We began climbing using headlamps to find our way. Even at our snail’s pace, I couldn’t get enough oxygen to replace what my body was guzzling. I stopped to rest several times, breathing hard, sucking air. Then it happened. Utter exhaustion washed over my body. Could I go any further? Several times I teetered on giving up, my mind drifting toward delirium. With the coaxing of our guide, however, I kept starting again, concentrating on taking just one more step. The steps added up and shortly after sunrise we crested the rim of the crater. At 19,340 feet, Kilimanjaro is the continent’s highest point, truly “The Roof of Africa.”
We all have our Kilimanjaros to climb. Mission work is hard. Just ask the missionary who is trying to learn a complicated language, or the elders who are attempting to oversee a work 8,000 miles away, or the mission team attempting to establish a new congregation, or the parents and grandparents whose sacrifice is separation from their loved ones.
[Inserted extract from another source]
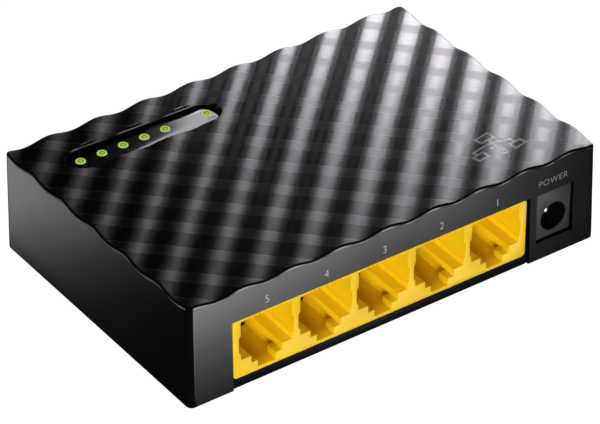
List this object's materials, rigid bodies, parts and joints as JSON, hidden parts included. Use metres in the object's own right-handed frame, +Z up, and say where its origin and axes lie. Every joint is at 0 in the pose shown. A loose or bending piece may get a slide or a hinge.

Like me, they need encouragement not to give up. They need our gentle coaxing to take one more step. The surprising truth is that we can go further than we think, endure more than we imagine, and ascend higher than we believe. Our Lord is the everlasting God, the Creator of heaven and earth and “He gives strength to the weary and increases the power of the weak” (Isaiah 40:29). He renews their strength so that they can “run and not grow weary” and “walk and not be faint” (v. 31).